>> begin
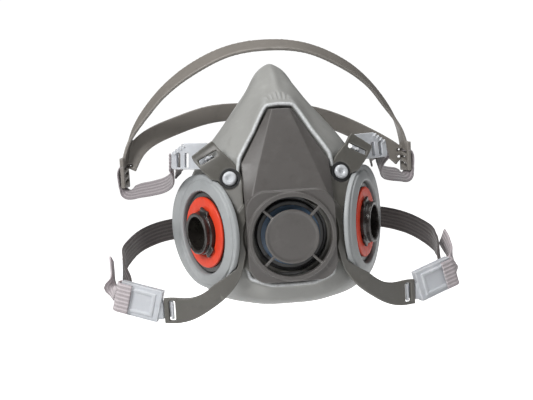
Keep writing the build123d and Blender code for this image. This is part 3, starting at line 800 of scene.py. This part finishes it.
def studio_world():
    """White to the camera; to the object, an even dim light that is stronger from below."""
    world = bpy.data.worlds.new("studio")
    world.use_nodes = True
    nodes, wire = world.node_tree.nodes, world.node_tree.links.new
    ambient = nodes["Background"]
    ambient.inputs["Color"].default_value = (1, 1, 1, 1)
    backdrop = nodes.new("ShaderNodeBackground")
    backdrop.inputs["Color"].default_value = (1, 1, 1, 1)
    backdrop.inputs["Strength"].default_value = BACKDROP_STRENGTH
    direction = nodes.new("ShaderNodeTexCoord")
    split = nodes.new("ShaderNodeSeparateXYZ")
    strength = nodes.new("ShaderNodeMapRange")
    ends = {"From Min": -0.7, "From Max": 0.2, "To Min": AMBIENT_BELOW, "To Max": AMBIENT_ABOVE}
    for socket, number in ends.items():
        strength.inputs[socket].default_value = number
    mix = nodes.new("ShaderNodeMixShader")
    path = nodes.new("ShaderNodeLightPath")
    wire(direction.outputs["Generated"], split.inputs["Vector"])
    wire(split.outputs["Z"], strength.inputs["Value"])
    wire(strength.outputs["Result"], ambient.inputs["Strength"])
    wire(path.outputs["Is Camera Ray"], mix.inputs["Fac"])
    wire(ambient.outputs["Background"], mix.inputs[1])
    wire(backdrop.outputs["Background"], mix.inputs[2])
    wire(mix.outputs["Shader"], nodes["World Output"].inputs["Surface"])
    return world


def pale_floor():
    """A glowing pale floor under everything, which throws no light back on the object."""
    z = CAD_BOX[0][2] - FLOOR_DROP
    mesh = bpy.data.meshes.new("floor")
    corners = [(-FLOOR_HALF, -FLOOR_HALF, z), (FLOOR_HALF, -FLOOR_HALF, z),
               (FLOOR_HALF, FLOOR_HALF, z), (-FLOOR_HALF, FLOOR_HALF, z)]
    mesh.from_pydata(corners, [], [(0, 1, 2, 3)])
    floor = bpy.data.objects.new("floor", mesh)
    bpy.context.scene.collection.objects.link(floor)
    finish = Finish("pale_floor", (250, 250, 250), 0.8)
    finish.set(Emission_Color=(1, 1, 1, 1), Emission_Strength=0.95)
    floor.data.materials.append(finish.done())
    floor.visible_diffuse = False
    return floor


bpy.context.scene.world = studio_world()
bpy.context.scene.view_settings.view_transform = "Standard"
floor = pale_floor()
>> end
| OBJECTIVE |
Only the lines from the start of the data to the line holding "return floor" are wanted; return them exactly, both ends included.

| REPLY TO THE TASK |
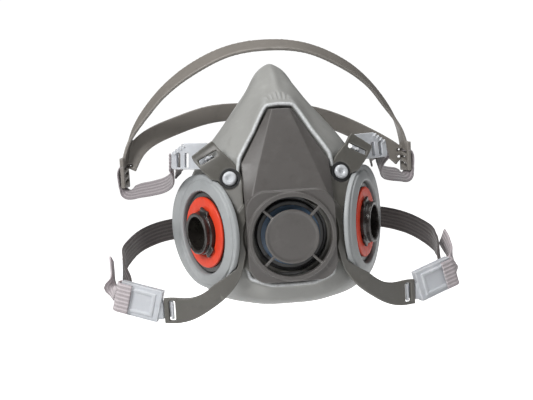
Keep writing the build123d and Blender code for this image. This is part 3, starting at line 800 of scene.py. This part finishes it.
def studio_world():
    """White to the camera; to the object, an even dim light that is stronger from below."""
    world = bpy.data.worlds.new("studio")
    world.use_nodes = True
    nodes, wire = world.node_tree.nodes, world.node_tree.links.new
    ambient = nodes["Background"]
    ambient.inputs["Color"].default_value = (1, 1, 1, 1)
    backdrop = nodes.new("ShaderNodeBackground")
    backdrop.inputs["Color"].default_value = (1, 1, 1, 1)
    backdrop.inputs["Strength"].default_value = BACKDROP_STRENGTH
    direction = nodes.new("ShaderNodeTexCoord")
    split = nodes.new("ShaderNodeSeparateXYZ")
    strength = nodes.new("ShaderNodeMapRange")
    ends = {"From Min": -0.7, "From Max": 0.2, "To Min": AMBIENT_BELOW, "To Max": AMBIENT_ABOVE}
    for socket, number in ends.items():
        strength.inputs[socket].default_value = number
    mix = nodes.new("ShaderNodeMixShader")
    path = nodes.new("ShaderNodeLightPath")
    wire(direction.outputs["Generated"], split.inputs["Vector"])
    wire(split.outputs["Z"], strength.inputs["Value"])
    wire(strength.outputs["Result"], ambient.inputs["Strength"])
    wire(path.outputs["Is Camera Ray"], mix.inputs["Fac"])
    wire(ambient.outputs["Background"], mix.inputs[1])
    wire(backdrop.outputs["Background"], mix.inputs[2])
    wire(mix.outputs["Shader"], nodes["World Output"].inputs["Surface"])
    return world


def pale_floor():
    """A glowing pale floor under everything, which throws no light back on the object."""
    z = CAD_BOX[0][2] - FLOOR_DROP
    mesh = bpy.data.meshes.new("floor")
    corners = [(-FLOOR_HALF, -FLOOR_HALF, z), (FLOOR_HALF, -FLOOR_HALF, z),
               (FLOOR_HALF, FLOOR_HALF, z), (-FLOOR_HALF, FLOOR_HALF, z)]
    mesh.from_pydata(corners, [], [(0, 1, 2, 3)])
    floor = bpy.data.objects.new("floor", mesh)
    bpy.context.scene.collection.objects.link(floor)
    finish = Finish("pale_floor", (250, 250, 250), 0.8)
    finish.set(Emission_Color=(1, 1, 1, 1), Emission_Strength=0.95)
    floor.data.materials.append(finish.done())
    floor.visible_diffuse = False
    return floor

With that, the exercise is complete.